No es el miedo a morir
Las palabras del apóstol san Juan, tantas veces manipuladas o torpemente interpretadas, se alzan ante nosotros: la Verdad nos hará libres. Pero esa afirmación evangélica no acredita la cerrazón ni el dogmatismo, sino la jubilosa identificación de nuestra conciencia de criaturas de Dios con nuestra libertad y autenticidad. Lo que más tememos los cristianos es vivir sin plenitud. La libertad que Jesús predicó era la que nos prometía una vida trascendente, la que nos hacía responsables de nuestra existencia, la que nos ofrecía la posibilidad de elegir entre el bien y el mal. No es el miedo a morir lo que nos abruma, no es el miedo a la nada lo que nos obliga a profesar nuestra fe. Lo que nos horroriza es el miedo a vivir en vano y la angustia de cerrar los ojos a una eternidad que habrá de cumplirse empezando en esta existencia humana nuestra.

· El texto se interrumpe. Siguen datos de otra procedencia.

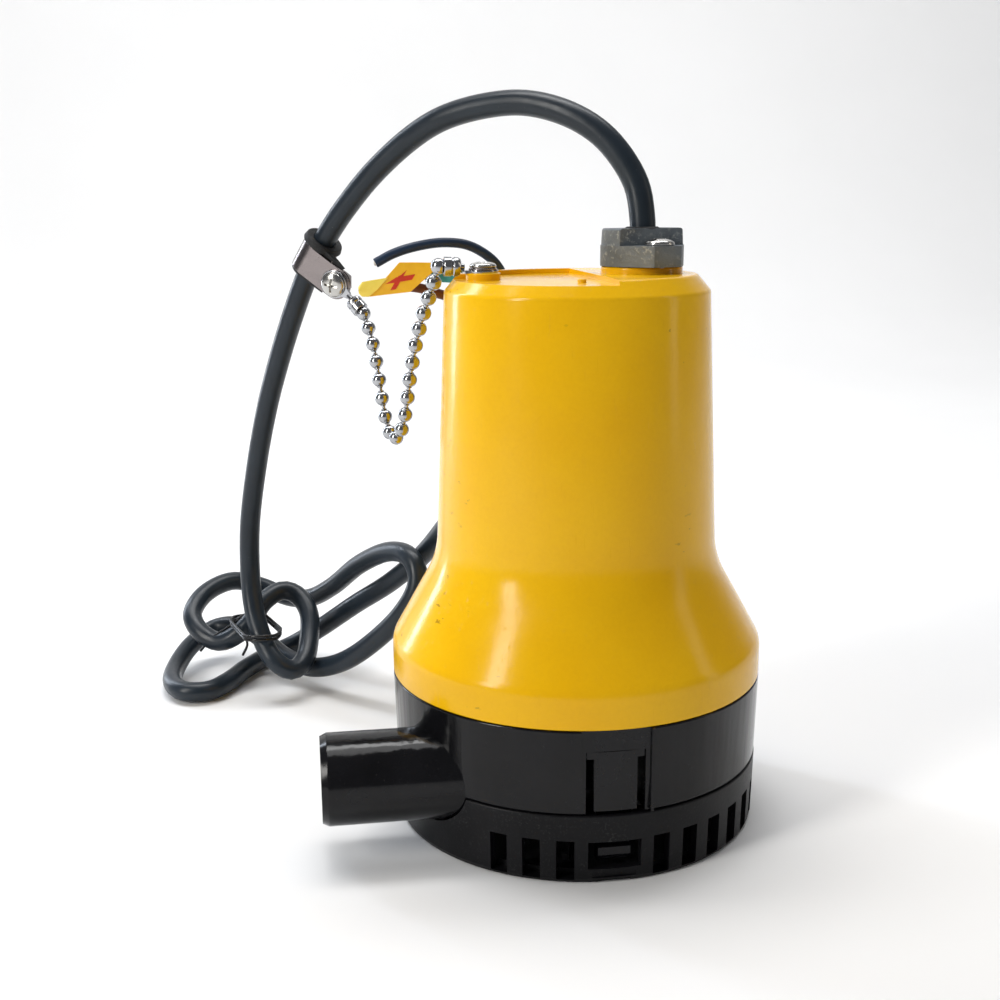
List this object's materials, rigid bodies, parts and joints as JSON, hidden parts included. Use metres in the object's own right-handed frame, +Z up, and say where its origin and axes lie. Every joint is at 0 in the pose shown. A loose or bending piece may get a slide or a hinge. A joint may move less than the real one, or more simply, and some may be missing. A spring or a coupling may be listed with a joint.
{
  "type": "submersible bilge pump",
  "caption": "Submersible bilge pump with clip-on strainer, side hose spigot, sealed motor housing, cable gland and tied supply cable with a ball chain clip.",
  "frame": {"origin": "on the pump's axis, on the floor under the strainer base", "axes": "+Z up along the motor shaft, -X along the hose spigot, the two release latches on -Y and +Y"},
  "size_m": [0.1905, 0.2126, 0.2127],
  "materials": {
    "yellow_housing": "glossy moulded ABS",
    "casing_black": "glossy moulded ABS",
    "strainer_black": "matte moulded plastic",
    "gland_black": "matte textured plastic",
    "inner_plastic": "matte moulded plastic",
    "impeller_plastic": "satin glass-filled plastic",
    "nylon": "satin nylon",
    "phenolic": "pressed phenolic sheet",
    "stainless": "satin stainless steel",
    "screw_steel": "polished stainless steel",
    "chain_nickel": "bright nickel plate",
    "motor_steel": "zinc-plated steel",
    "lamination_steel": "stacked laminations",
    "magnet_ferrite": "sintered ferrite",
    "copper": "enamelled copper wire",
    "brass_part": "plain brass",
    "carbon": "pressed carbon",
    "rubber_black": "matte rubber",
    "cable_sheath": "satin soft sheath",
    "lead_blue": "satin insulation",
    "lead_brown": "satin insulation",
    "tag_yellow": "printed plastic label",
    "tag_teal": "printed plastic label",
    "tie_wire": "plastic-coated wire"
  },
  "bodies": {
    "strainer": {"strainer_base": "strainer_black"},
    "pump": {"upper_housing": "yellow_housing", "volute_casing": "casing_black", "casing_screws": "screw_steel", "suction_plate": "inner_plastic", "suction_plate_screws": "screw_steel", "casing_o_ring": "rubber_black", "bulkhead_plate": "inner_plastic", "shaft_seal": "rubber_black", "motor_screws": "screw_steel", "motor_can": "motor_steel", "motor_end_bell": "inner_plastic", "field_magnets": "magnet_ferrite", "lower_bearing": "stainless", "upper_bearing": "stainless", "brush_card": "phenolic", "carbon_brushes": "carbon", "brush_springs": "brass_part", "motor_terminals": "brass_part", "motor_lead_positive": "lead_brown", "motor_lead_negative": "lead_blue", "cable_grommet": "rubber_black", "gland_cap": "gland_black", "gland_screws": "screw_steel", "chain_ring_terminal": "stainless", "anchor_washer": "stainless", "anchor_screw": "screw_steel", "chain_coupling_anchor": "chain_nickel", "chain_coupling_clip": "chain_nickel", "cable_clip_band": "stainless", "cable_clip_cushion": "rubber_black", "cable_clip_screw": "screw_steel", "cable_clip_nut": "stainless", "power_cable": "cable_sheath", "cable_twist_tie": "tie_wire", "lead_blue": "lead_blue", "lead_brown": "lead_brown", "polarity_tag": "tag_yellow", "tag_backing": "tag_teal"},
    "rotor": {"motor_shaft": "stainless", "armature_core": "lamination_steel", "armature_windings": "copper", "commutator": "copper", "thrust_washer": "nylon", "impeller": "impeller_plastic", "impeller_nut": "brass_part"},
    "latch_front": {"latch_tab_front": "casing_black"},
    "latch_rear": {"latch_tab_rear": "casing_black"},
    "chain": {"ball_chain": "chain_nickel"}
  },
  "joints": [
    {"name": "strainer_release", "type": "slide", "parent": "strainer", "child": "pump", "axis": [0, 0, 1], "range_m": [0, 0.04]},
    {"name": "rotor_spin", "type": "hinge", "parent": "pump", "child": "rotor", "pos_m": [0, 0, 0.08], "axis": [0, 0, 1], "continuous": true},
    {"name": "latch_front_press", "type": "hinge", "parent": "pump", "child": "latch_front", "pos_m": [0, -0.0522, 0.037], "axis": [1, 0, 0], "range_deg": [0, 5], "stiffness_Nm_per_rad": 0.6},
    {"name": "latch_rear_press", "type": "hinge", "parent": "pump", "child": "latch_rear", "pos_m": [0, 0.0522, 0.037], "axis": [-1, 0, 0], "range_deg": [0, 5], "stiffness_Nm_per_rad": 0.6},
    {"name": "chain_swing", "type": "hinge", "parent": "pump", "child": "chain", "pos_m": [-0.0395, 0, 0.1636], "axis": [-0.2837, 0.92, -0.2703], "range_deg": [-8, 50]}
  ]
}
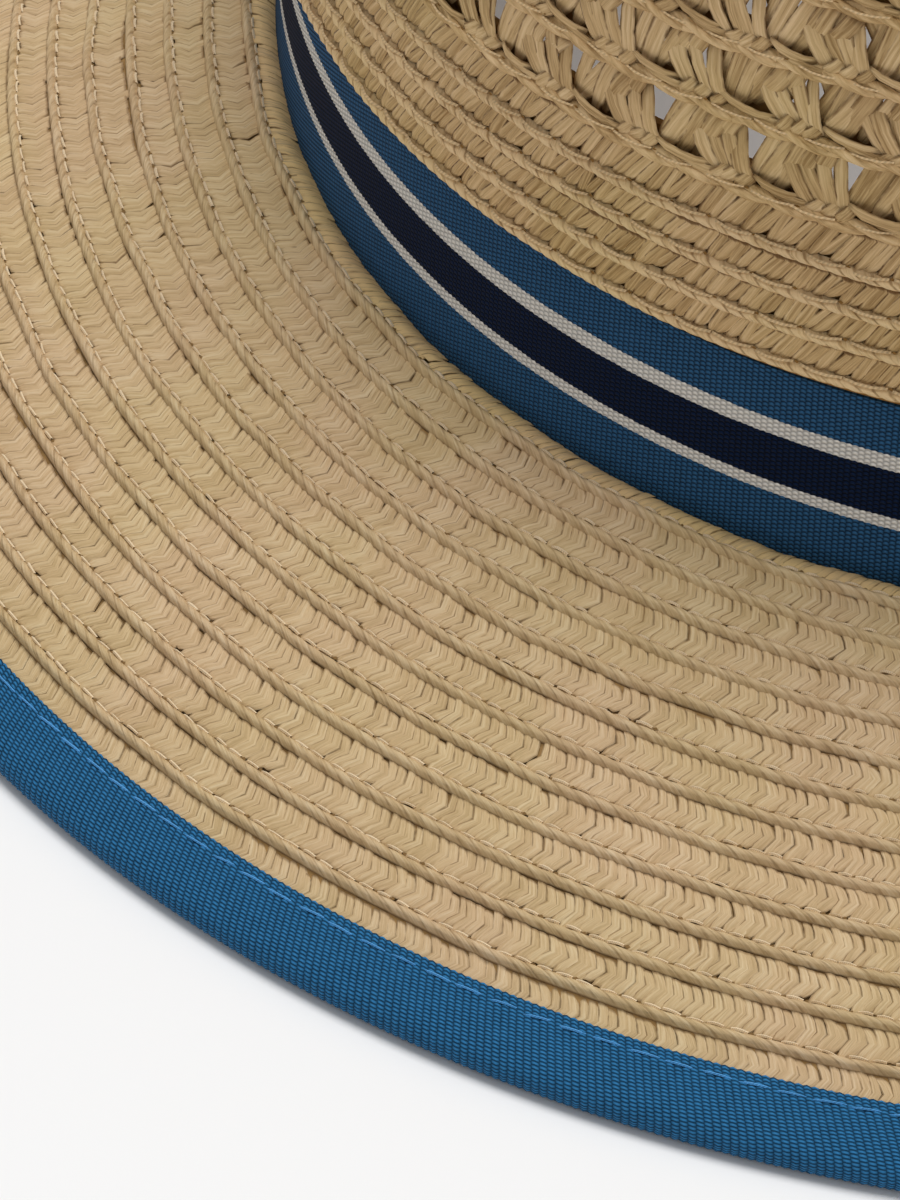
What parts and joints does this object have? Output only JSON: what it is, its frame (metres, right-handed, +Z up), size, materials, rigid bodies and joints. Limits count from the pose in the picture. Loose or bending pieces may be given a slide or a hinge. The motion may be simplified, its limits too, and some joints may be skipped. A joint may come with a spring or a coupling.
{
  "type": "straw boater hat",
  "caption": "Boater hat of sewn straw braid with an openwork crown, a striped ribbon round its foot and a ribbon-bound brim that falls to its edge.",
  "frame": {"origin": "middle of the hat's footprint, on the surface that its brim's edge rests on", "axes": "+Z up through the crown, -Y towards the wearer's front, so +Y runs back along the long way of the oval and +X towards the wearer's left"},
  "size_m": [0.2934, 0.3058, 0.1026],
  "materials": {
    "brim_straw": "dry matte herringbone braid of paper straw, light tan",
    "crown_straw": "dry matte paper straw, darker tan, openwork rows between twisted cords",
    "striped_ribbon": "ribbed grosgrain, blue edges, thin grey lines and a navy middle",
    "blue_ribbon": "ribbed blue grosgrain with a running stitch"
  },
  "bodies": {
    "root": {"brim": "brim_straw", "crown_side": "crown_straw", "crown_lace": "crown_straw", "crown_tip": "crown_straw", "hat_band": "striped_ribbon", "brim_binding": "blue_ribbon"}
  },
  "joints": []
}
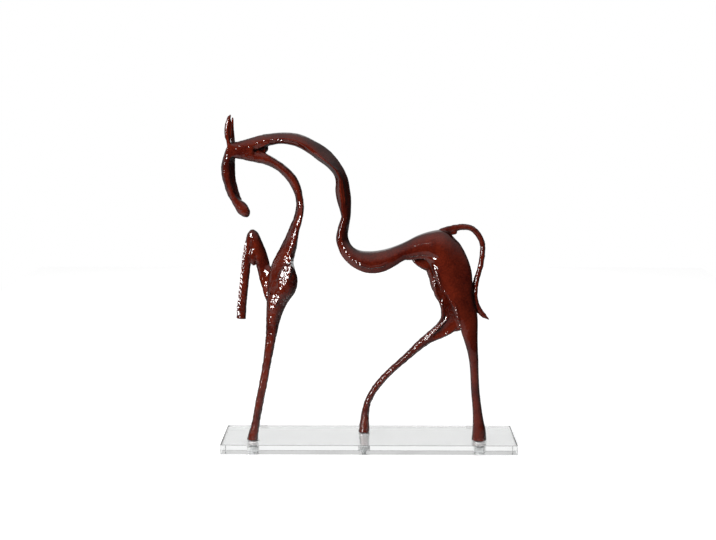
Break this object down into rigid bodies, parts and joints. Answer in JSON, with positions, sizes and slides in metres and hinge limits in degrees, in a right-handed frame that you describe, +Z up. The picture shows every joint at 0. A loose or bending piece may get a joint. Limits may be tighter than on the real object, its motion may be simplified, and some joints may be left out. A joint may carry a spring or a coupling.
{
  "type": "horse figurine",
  "caption": "Abstract horse figurine with slim curved limbs, an open arched neck and a raised foreleg, standing on a clear rectangular plate.",
  "frame": {"origin": "centre of the clear plate's underside, where the figurine stands", "axes": "+Z up; -X towards the horse's nose, along the plate's long side; -Y towards the pictured side of the horse"},
  "size_m": [0.3, 0.08, 0.3398],
  "materials": {
    "horse_lacquer": "glossy ox-blood red-brown lacquer over a lightly hammered casting",
    "clear_plate": "clear acrylic with polished edges",
    "zinc_steel": "bright zinc plating"
  },
  "bodies": {
    "root": {"base_plate": "clear_plate", "front_foot_washer": "zinc_steel", "middle_foot_washer": "zinc_steel", "rear_foot_washer": "zinc_steel", "front_foot_screw": "zinc_steel", "middle_foot_screw": "zinc_steel", "rear_foot_screw": "zinc_steel", "head": "horse_lacquer", "near_ear": "horse_lacquer", "far_ear": "horse_lacquer", "crest_band": "horse_lacquer", "throat_band": "horse_lacquer", "back_band": "horse_lacquer", "near_foreleg": "horse_lacquer", "raised_foreleg": "horse_lacquer", "near_hind_leg": "horse_lacquer", "far_hind_leg": "horse_lacquer", "tail": "horse_lacquer"}
  },
  "joints": []
}
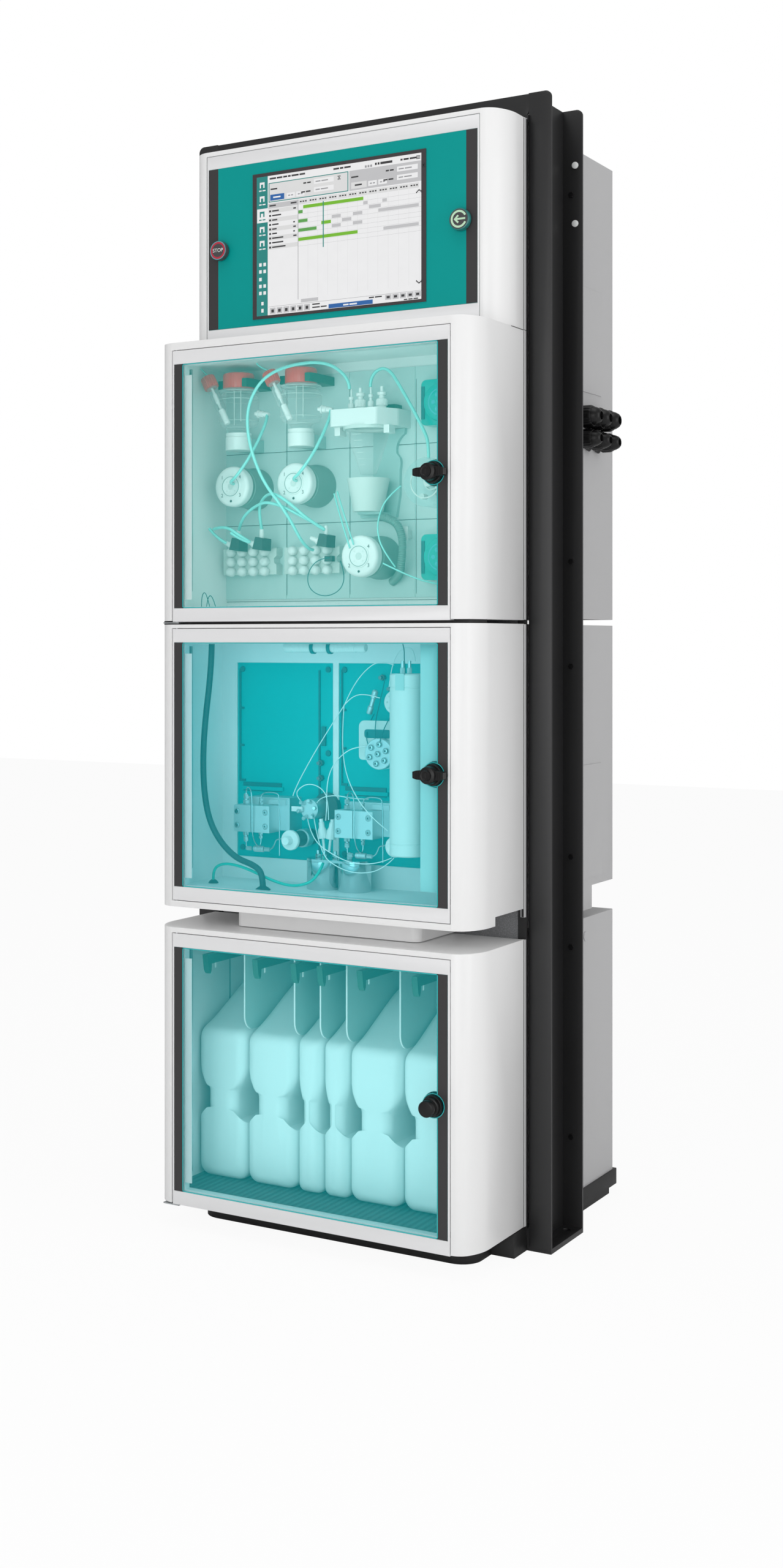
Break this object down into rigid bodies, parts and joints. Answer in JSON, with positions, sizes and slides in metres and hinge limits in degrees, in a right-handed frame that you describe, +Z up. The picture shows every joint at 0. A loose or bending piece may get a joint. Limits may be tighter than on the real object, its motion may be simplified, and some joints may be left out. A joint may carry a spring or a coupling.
{
  "type": "process ion chromatograph",
  "caption": "Tall floor-standing process analyser: a black channel frame with a touch display over glazed preparation, chromatography and reagent compartments, grey cabinets behind.",
  "frame": {"origin": "on the floor under the middle of the machine's box", "axes": "+X to the viewer's right, +Y to the back, +Z up; the doors face -Y"},
  "size_m": [0.66, 0.605, 1.81],
  "materials": {
    "white_paint": "smooth satin powder coat",
    "door_white": "smooth satin powder coat",
    "black_frame": "satin black powder coat",
    "textured_grey": "coarse textured coat",
    "cabinet_grey": "fine textured coat",
    "gland_black": "moulded nylon",
    "screw_black": "blackened steel",
    "teal_sheet": "printed back, satin front",
    "display_bezel": "dark glass border",
    "stop_red": "printed cap",
    "enter_teal": "printed cap",
    "hinge_metal": "plain",
    "tinted_pane": "tinted clear sheet",
    "lock_black": "moulded black",
    "wet_panel_white": "satin sheet",
    "vessel_glass": "clear",
    "cap_red": "moulded screw caps",
    "holder_white": "machined polymer",
    "drive_dark": "moulded",
    "pump_teal": "moulded",
    "clear_tube": "clear hose",
    "module_teal": "satin coat",
    "oven_white": "satin",
    "machined_steel": "turned and ground",
    "hose_dark": "matt",
    "capillary_steel": "drawn",
    "canister_plastic": "blown natural polymer",
    "divider_white": "sheet",
    "mat_rubber": "ribbed"
  },
  "bodies": {
    "frame": {"hmi_housing": "white_paint", "prep_housing": "white_paint", "ic_housing": "white_paint", "reagent_housing": "white_paint", "bottom_pan": "white_paint", "hmi_frame": "door_white", "left_upright": "black_frame", "right_upright": "black_frame", "top_crossbar": "black_frame", "front_plinth": "black_frame", "rear_base": "black_frame", "back_plate": "textured_grey", "rear_upper_cabinet": "cabinet_grey", "rear_middle_cabinet": "cabinet_grey", "rear_lower_cabinet": "cabinet_grey", "rear_covers": "cabinet_grey", "cable_glands": "gland_black", "frame_screws": "screw_black", "hmi_front_sheet": "teal_sheet", "display": "display_bezel", "door_hinges": "hinge_metal", "wet_panel": "wet_panel_white", "reaction_vessels": "vessel_glass", "titration_vessel": "vessel_glass", "flow_cell": "vessel_glass", "vessel_closures": "cap_red", "vessel_holders": "holder_white", "dosing_heads": "holder_white", "manifold_blocks": "holder_white", "manifold_fittings": "holder_white", "dosing_drives": "drive_dark", "peristaltic_pumps": "pump_teal", "prep_tubing": "clear_tube", "module_panels": "module_teal", "column_oven": "oven_white", "trap_cartridge": "oven_white", "rotary_valves": "machined_steel", "pump_blocks": "machined_steel", "dampers": "machined_steel", "drain_hose": "hose_dark", "capillaries": "capillary_steel", "canisters": "canister_plastic", "canister_dividers": "divider_white", "floor_mat": "mat_rubber"},
    "stop_button": {"stop_button": "stop_red"},
    "enter_button": {"enter_button": "enter_teal"},
    "left_purge_knob": {"left_purge_knob": "machined_steel"},
    "right_purge_knob": {"right_purge_knob": "machined_steel"},
    "prep_door": {"prep_door_frame": "door_white", "prep_window": "tinted_pane", "prep_lock_rose": "lock_black"},
    "prep_lock": {"prep_lock_handle": "lock_black"},
    "ic_door": {"ic_door_frame": "door_white", "ic_window": "tinted_pane", "ic_lock_rose": "lock_black"},
    "ic_lock": {"ic_lock_handle": "lock_black"},
    "reagent_door": {"reagent_door_frame": "door_white", "reagent_window": "tinted_pane", "reagent_lock_rose": "lock_black"},
    "reagent_lock": {"reagent_lock_handle": "lock_black"}
  },
  "joints": [
    {"name": "stop_button_press", "type": "slide", "parent": "frame", "child": "stop_button", "axis": [0, 1, 0], "range_m": [0, 0.002], "stiffness_N_per_m": 600},
    {"name": "enter_button_press", "type": "slide", "parent": "frame", "child": "enter_button", "axis": [0, 1, 0], "range_m": [0, 0.002], "stiffness_N_per_m": 600},
    {"name": "prep_door_hinge", "type": "hinge", "parent": "frame", "child": "prep_door", "pos_m": [-0.245, -0.271, 1.2045], "axis": [0, 0, -1], "range_deg": [0, 120]},
    {"name": "prep_lock_turn", "type": "hinge", "parent": "prep_door", "child": "prep_lock", "pos_m": [0.224, -0.275, 1.205], "axis": [0, 1, 0], "range_deg": [0, 90]},
    {"name": "ic_door_hinge", "type": "hinge", "parent": "frame", "child": "ic_door", "pos_m": [-0.245, -0.271, 0.753], "axis": [0, 0, -1], "range_deg": [0, 120]},
    {"name": "ic_lock_turn", "type": "hinge", "parent": "ic_door", "child": "ic_lock", "pos_m": [0.224, -0.275, 0.7535], "axis": [0, 1, 0], "range_deg": [0, 90]},
    {"name": "reagent_door_hinge", "type": "hinge", "parent": "frame", "child": "reagent_door", "pos_m": [-0.245, -0.271, 0.2585], "axis": [0, 0, -1], "range_deg": [0, 120]},
    {"name": "reagent_lock_turn", "type": "hinge", "parent": "reagent_door", "child": "reagent_lock", "pos_m": [0.224, -0.275, 0.259], "axis": [0, 1, 0], "range_deg": [0, 90]},
    {"name": "left_purge_knob_turn", "type": "hinge", "parent": "frame", "child": "left_purge_knob", "pos_m": [-0.089, -0.17, 0.629], "axis": [0, 1, 0], "range_deg": [0, 180]},
    {"name": "right_purge_knob_turn", "type": "hinge", "parent": "frame", "child": "right_purge_knob", "pos_m": [0.104, -0.17, 0.629], "axis": [0, 1, 0], "range_deg": [0, 180]}
  ]
}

El más compasivo de nuestros detractores, Albert Camus, imaginó la vida del hombre como la de un Sísifo feliz, vinculado a su trabajo absurdo, pero libre en su corazón por el simple hecho de ser dueño consciente de su propia rutina sin sentido. Jesús nos dio otra razón para vivir con lealtad a nuestra condición y a nuestro destino. Nos proporcionó significado rotundo, a veces abrumador y doloroso, con frecuencia dubitativo y humilde, siempre lleno de esperanza y empapado del amor de Dios. Nos dio la libertad que nunca posee el indiferente, el egoísta, el que camina aturdido por el espesor de su propio vacío moral. Nos dio la compasión que solo tiene el que contempla a su prójimo con la radical igualdad de ser hijos del mismo Creador. No hay que imaginarse a Sísifo dichoso. Hay que imaginarse a Jesús siendo feliz entre nosotros.